Favourite forgotten moment:
At the very end, I'd forgotten how some of the Order go and threaten the Dursleys to make sure they'll be nicer to Harry next summer. I love that. Also Ron's reaction when he finds out Hermione is still in touch with Viktor Krum.
My absolute favourite bit - which I love in the film as well - is after Harry and Cho's kiss where he tells Ron and Hermione, and their reactions. I love all the stuff with the DA, all the bits with the Order at the beginning, and Harry's career advice with Professor McGonagall. I like getting to know Sirius a bit better (not that it lasts...) and being introduced to the gem that is Luna Lovegood.

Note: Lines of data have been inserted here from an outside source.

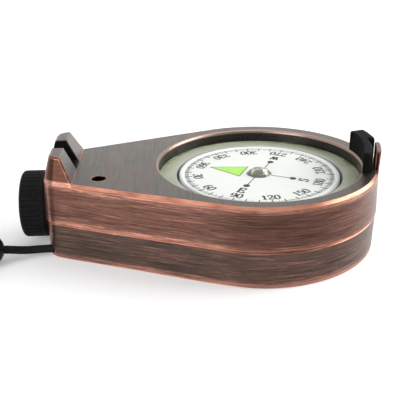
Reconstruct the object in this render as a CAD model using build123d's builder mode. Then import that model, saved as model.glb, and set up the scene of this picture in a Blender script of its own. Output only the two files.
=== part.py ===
from build123d import *
import math
import os

# Pocket sighting compass and clinometer in one teardrop-shaped metal case.
# Millimetres and degrees. +X runs from the eyepiece to the wide end, +Z is up, and the origin is on the
# underside, below the middle of the instrument. Heights are measured from the underside, and distances
# along X and radii from the dial axis, which stands in the middle of the wide end.

# ---- case
rim_radius = 30.0
end_distance = 53.75
end_half_width = 10.45
end_corner_radius = 4.6
lower_height = 9.3
gasket_thickness = 0.2
upper_height = 10.7
draft = 1.6
seam_step = 0.2
seam_chamfer = 0.15
top_chamfer = 0.6
bottom_chamfer = 0.35
gasket_inset = 0.45

# ---- openings and pockets of the case
rim_width = 4.4
window_radius = rim_radius - rim_width
window_edge_round = 0.7
capsule_recess_radius = window_radius + 1.0
underside_radius = window_radius - 3.6
underside_lip = 1.4
lower_pocket_radius = underside_radius + 2.8
light_path_radius = 7.0
drop_in = 0.1
press_in = 0.01
clear_of = 1.0

# ---- compass capsule
window_setback = 0.3
lid_thickness = 1.2
lid_skirt = 1.0
ring_depth = 3.2
ring_thickness = 1.2
flange_thickness = 1.3
capsule_seal_thickness = 0.2
cup_floor = 1.1
cup_bore = window_radius - 4.4
cup_lip = 0.9
cup_shoulder = 1.3

# ---- compass card
card_radius = cup_bore - 0.7
card_depth = 3.4
card_thickness = 0.5
card_rim_height = 0.35
card_rim_width = 1.2
card_skirt_height = 3.4
card_skirt_thickness = 0.6
card_heading = 155.6
hub_radius = 3.2
hub_dome_height = 1.6
hub_stem_radius = 1.9
hub_collar_radius = 2.6
hub_collar_height = 1.4
jewel_radius = 0.9
jewel_height = 1.0
jewel_cup = 0.5
needle_radius = 0.5
needle_base_radius = 2.0
needle_base_height = 0.8
point_gap = 0.07
magnet_length = 14.0
magnet_width = 2.2
magnet_height = 1.4
magnet_spacing = 8.4

# ---- clinometer
lower_window_setback = 0.4
lower_seal_thickness = 0.2
lower_flange = 0.8
lower_cup_flange = 1.0
lower_cup_radius = cup_bore + 1.4
disc_height = 3.2
disc_skirt_top = lower_height - 2.3
disc_hub_radius = 2.2
disc_hub_height = 2.0
small_jewel_height = 0.7
weight_inner_radius = card_radius - 8.5
weight_height = 1.6
weight_angle = 130.0
pad_radius = lower_cup_radius - 0.6

# ---- eyepiece
eyepiece_height = lower_height + 0.9
eyepiece_reach = 6.6
journal_radius = 6.75
barrel_radius = journal_radius + 0.7
barrel_depth = 9.75
barrel_bore = journal_radius - 1.1
barrel_flange_radius = journal_radius + 1.5
barrel_flange = 0.55
ring_radius = journal_radius + 1.75
ring_wall_gap = 0.1
ring_end_wall = 0.65
ring_opening = barrel_bore + 0.25
ring_collar = 0.6
ring_end_round = 1.0
running_gap = 0.05
rib_count = 40
rib_groove_radius = 0.45
rib_groove_depth = 0.24
clip_width = 0.5
clip_half_depth = 0.4
clip_gap_angle = 50.0
clip_from_end = 0.4
cell_front_setback = 0.95
cell_length = 8.8
cell_bore = barrel_bore - 1.0
cell_seat_radius = cell_bore + 0.5
retainer_width = 0.6
retainer_bore = cell_bore - 0.3
lens_edge = 1.0
lens_bulge = 0.6
lens_clear_radius = cell_bore - 0.4
focus_travel = 0.8
focus_angle = 60.0
groove_run_out = 2.0
pin_radius = 0.6
pin_from_end = 3.75
pin_engagement = 0.75
o_ring_width = 1.1
o_ring_depth = 0.75
index_from_axis = capsule_recess_radius + 3.4
index_radius = light_path_radius + 1.6
index_thickness = 0.6
index_window_height = 4.6
index_window_width = 9.0
index_bar = 1.6
index_hair = 0.15

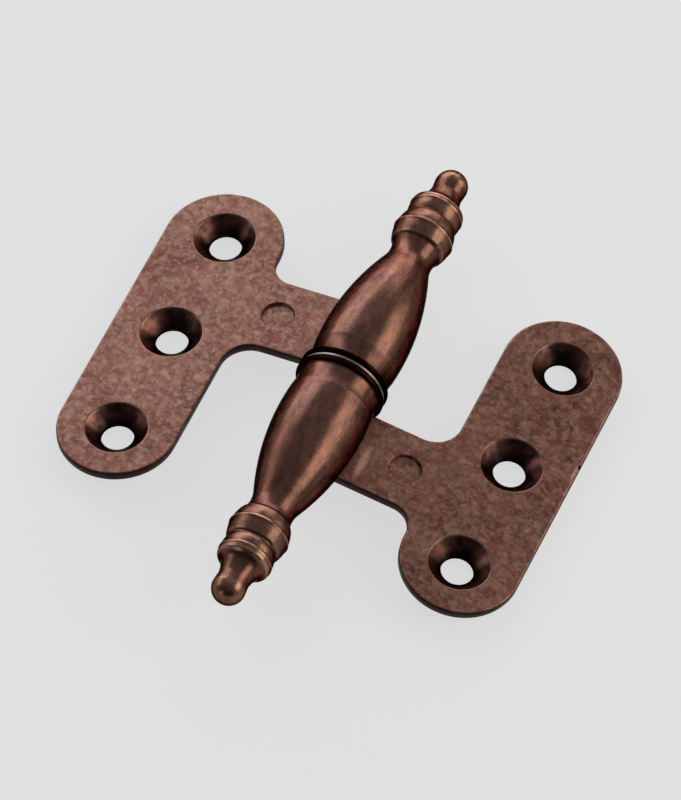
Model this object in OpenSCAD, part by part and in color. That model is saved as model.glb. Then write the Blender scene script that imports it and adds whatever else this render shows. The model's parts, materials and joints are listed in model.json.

Oh, and when they bump into Lockhart in St. Mungos.
She was looking at Harry as she had never looked at him before. And all of a sudden, for the first time in his life, Harry fully appreciated that Aunt Petunia was his mother's sister. He could not have said why it hit him so very powerfully at this moment. All he knew was that he was not the only person in the room who had an inkling of what Lord Voldemort being back might mean.
"Hello, Harry," said George, beaming at him. "We thought we heard your dulcet tones."
"You don't want to bottle up your anger like that, Harry, let it all out," said Fred, also beaming. "There might be a couple of people fifty miles away who didn't hear you."
"Good luck, Ron," said Hermione, standing on tiptoe and kissing him on the cheek. "And you Harry -"
Ron seemed to come to himself slightly as they walked back across the great hall. He touched the spot on his face where Hermione had kissed him, looking puzzled, as though he was not quite sure what had just happened.
"I'm terribly sorry to have to contradict you, Minerva, but as you will see from my note, Harry has been achieving very poor results in his classes with me - "
"I should have made my meaning plainer," said Professor McGonagall, turning at last to look Umbridge directly in the eyes. "He has achieved high marks in all Defence Against the Dark Arts tests set by a competent teacher."
What do you think of Order of the Phoenix? Is it one of your favourites? Any favourite bits?